- Goal of the exercise -
Reproduce all of the material word for word.

- Recorded data -
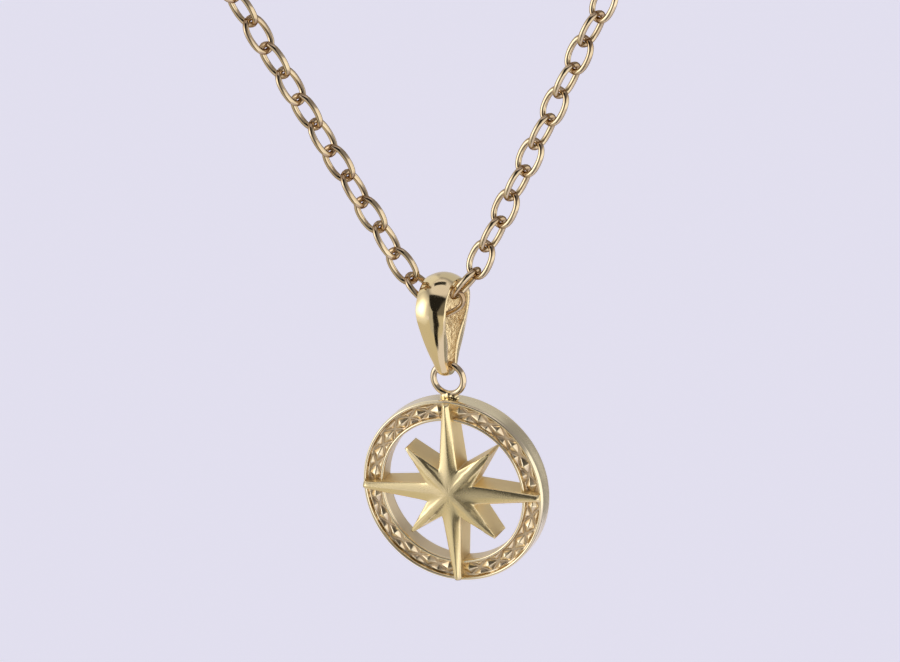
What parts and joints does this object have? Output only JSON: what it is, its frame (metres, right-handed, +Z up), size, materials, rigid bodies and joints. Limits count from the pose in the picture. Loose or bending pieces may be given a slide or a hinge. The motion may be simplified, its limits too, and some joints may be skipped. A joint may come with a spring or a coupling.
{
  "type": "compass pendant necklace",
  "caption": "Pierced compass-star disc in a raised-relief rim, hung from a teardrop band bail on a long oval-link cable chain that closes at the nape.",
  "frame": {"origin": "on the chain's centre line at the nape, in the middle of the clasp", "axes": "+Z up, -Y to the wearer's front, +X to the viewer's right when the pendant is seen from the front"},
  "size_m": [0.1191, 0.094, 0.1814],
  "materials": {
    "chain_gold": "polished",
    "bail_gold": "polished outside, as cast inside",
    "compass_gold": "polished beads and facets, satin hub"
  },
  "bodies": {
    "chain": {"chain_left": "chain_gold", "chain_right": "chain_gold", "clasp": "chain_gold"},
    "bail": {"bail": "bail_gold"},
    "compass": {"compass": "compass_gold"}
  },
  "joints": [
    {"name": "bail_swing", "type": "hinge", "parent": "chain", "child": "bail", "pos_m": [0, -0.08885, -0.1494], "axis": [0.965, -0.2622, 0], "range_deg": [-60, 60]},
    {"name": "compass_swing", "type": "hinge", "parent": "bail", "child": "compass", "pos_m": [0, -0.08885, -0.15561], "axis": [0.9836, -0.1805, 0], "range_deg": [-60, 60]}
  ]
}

- Response -
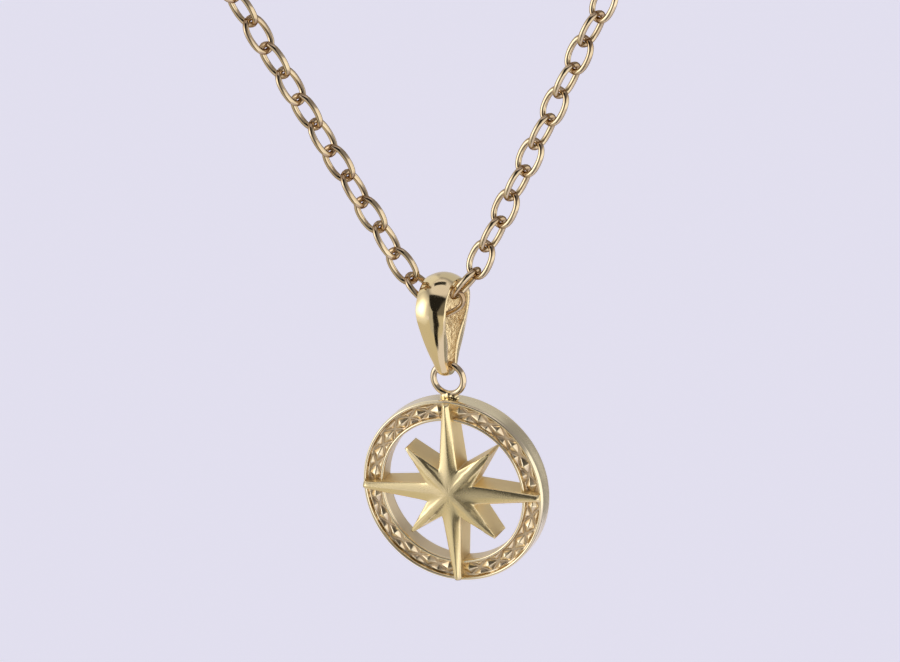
What parts and joints does this object have? Output only JSON: what it is, its frame (metres, right-handed, +Z up), size, materials, rigid bodies and joints. Limits count from the pose in the picture. Loose or bending pieces may be given a slide or a hinge. The motion may be simplified, its limits too, and some joints may be skipped. A joint may come with a spring or a coupling.
{
  "type": "compass pendant necklace",
  "caption": "Pierced compass-star disc in a raised-relief rim, hung from a teardrop band bail on a long oval-link cable chain that closes at the nape.",
  "frame": {"origin": "on the chain's centre line at the nape, in the middle of the clasp", "axes": "+Z up, -Y to the wearer's front, +X to the viewer's right when the pendant is seen from the front"},
  "size_m": [0.1191, 0.094, 0.1814],
  "materials": {
    "chain_gold": "polished",
    "bail_gold": "polished outside, as cast inside",
    "compass_gold": "polished beads and facets, satin hub"
  },
  "bodies": {
    "chain": {"chain_left": "chain_gold", "chain_right": "chain_gold", "clasp": "chain_gold"},
    "bail": {"bail": "bail_gold"},
    "compass": {"compass": "compass_gold"}
  },
  "joints": [
    {"name": "bail_swing", "type": "hinge", "parent": "chain", "child": "bail", "pos_m": [0, -0.08885, -0.1494], "axis": [0.965, -0.2622, 0], "range_deg": [-60, 60]},
    {"name": "compass_swing", "type": "hinge", "parent": "bail", "child": "compass", "pos_m": [0, -0.08885, -0.15561], "axis": [0.9836, -0.1805, 0], "range_deg": [-60, 60]}
  ]
}